*Data excerpt*:
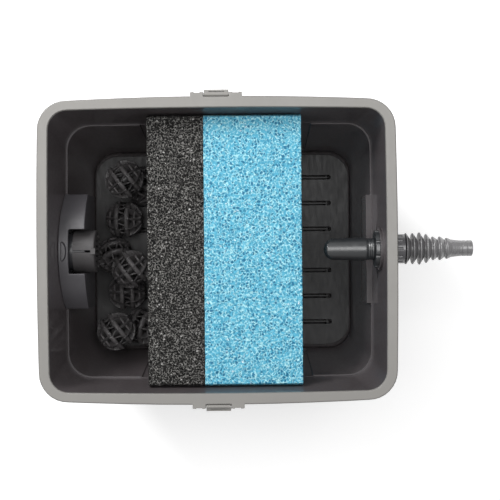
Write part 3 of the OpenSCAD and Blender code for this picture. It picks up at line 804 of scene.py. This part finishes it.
class FILTER_OT_foam(bpy.types.Operator):
    """Makes the two cut foam blocks with their open cells"""

    bl_idname = "filter.foam"
    bl_label = "Foam blocks"

    def execute(self, context):
        colours = context.scene.filter_colours
        pore = context.scene.filter_sizes.pore
        blue = reticulated_foam(
            "foam_blue",
            body=colours.blue,
            pore=colours.blue_pore_shade,
            strut=colours.blue_strut_highlight,
            size=pore,
            thick=0.08,
            glint=(0.80, 0.90, 0.93),
            shine=0.4,
        )
        black = reticulated_foam(
            "foam_black",
            body=colours.black,
            pore=colours.black_pore_shade,
            strut=colours.black_strut_highlight,
            size=0.8 * pore,
            thick=0.03,
            glint=(0.62, 0.61, 0.60),
            shine=0.1,
        )
        foam_block("blue_foam", "blue_foam", blue, 3)
        foam_block("black_foam", "black_foam", black, 8)
        return {"FINISHED"}


class FILTER_PT_panel(bpy.types.Panel):
    """Lists the filter's sizes, colours, stage and operators"""

    bl_idname = "FILTER_PT_panel"
    bl_label = "Pond box filter"
    bl_space_type = "VIEW_3D"
    bl_region_type = "UI"
    bl_category = "Filter"

    def draw(self, context):
        scene = context.scene
        for group in (scene.filter_sizes, scene.filter_colours, scene.filter_stage):
            box = self.layout.box()
            for name in group.__annotations__:
                box.prop(group, name)
        for operator in OPERATORS:
            self.layout.operator(operator.bl_idname)


OPERATORS = (
    FILTER_OT_stage,
    FILTER_OT_tank,
    FILTER_OT_rim,
    FILTER_OT_inlet,
    FILTER_OT_outlet,
    FILTER_OT_balls,
    FILTER_OT_foam,
)
GROUPS = (FilterSizes, FilterColours, FilterStage)


def register():
    for cls in (*GROUPS, *OPERATORS, FILTER_PT_panel):
        bpy.utils.register_class(cls)
    bpy.types.Scene.filter_sizes = PointerProperty(type=FilterSizes)
    bpy.types.Scene.filter_colours = PointerProperty(type=FilterColours)
    bpy.types.Scene.filter_stage = PointerProperty(type=FilterStage)


def unregister():
    for name in ("filter_sizes", "filter_colours", "filter_stage"):
        delattr(bpy.types.Scene, name)
    for cls in reversed((*GROUPS, *OPERATORS, FILTER_PT_panel)):
        bpy.utils.unregister_class(cls)


def main():
    register()
    bpy.ops.filter.stage()
    bpy.ops.filter.tank()
    bpy.ops.filter.rim()
    bpy.ops.filter.inlet()
    bpy.ops.filter.outlet()
    bpy.ops.filter.balls()
    bpy.ops.filter.foam()


if __name__ == "__main__":
    main()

*Problem description*: Lines from the beginning of the data above through the line containing "sizes, colours, stage" are to be returned exactly, and no others.

*Full response*:
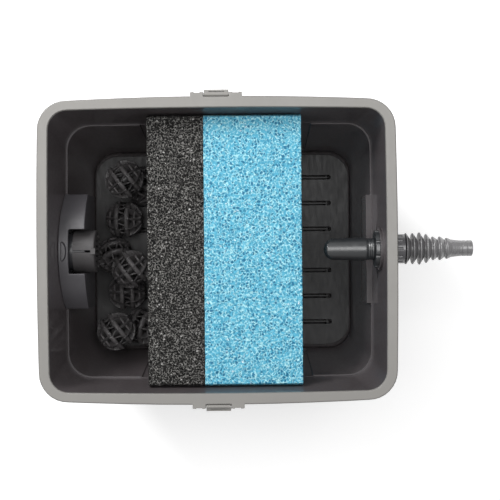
Write part 3 of the OpenSCAD and Blender code for this picture. It picks up at line 804 of scene.py. This part finishes it.
class FILTER_OT_foam(bpy.types.Operator):
    """Makes the two cut foam blocks with their open cells"""

    bl_idname = "filter.foam"
    bl_label = "Foam blocks"

    def execute(self, context):
        colours = context.scene.filter_colours
        pore = context.scene.filter_sizes.pore
        blue = reticulated_foam(
            "foam_blue",
            body=colours.blue,
            pore=colours.blue_pore_shade,
            strut=colours.blue_strut_highlight,
            size=pore,
            thick=0.08,
            glint=(0.80, 0.90, 0.93),
            shine=0.4,
        )
        black = reticulated_foam(
            "foam_black",
            body=colours.black,
            pore=colours.black_pore_shade,
            strut=colours.black_strut_highlight,
            size=0.8 * pore,
            thick=0.03,
            glint=(0.62, 0.61, 0.60),
            shine=0.1,
        )
        foam_block("blue_foam", "blue_foam", blue, 3)
        foam_block("black_foam", "black_foam", black, 8)
        return {"FINISHED"}


class FILTER_PT_panel(bpy.types.Panel):
    """Lists the filter's sizes, colours, stage and operators"""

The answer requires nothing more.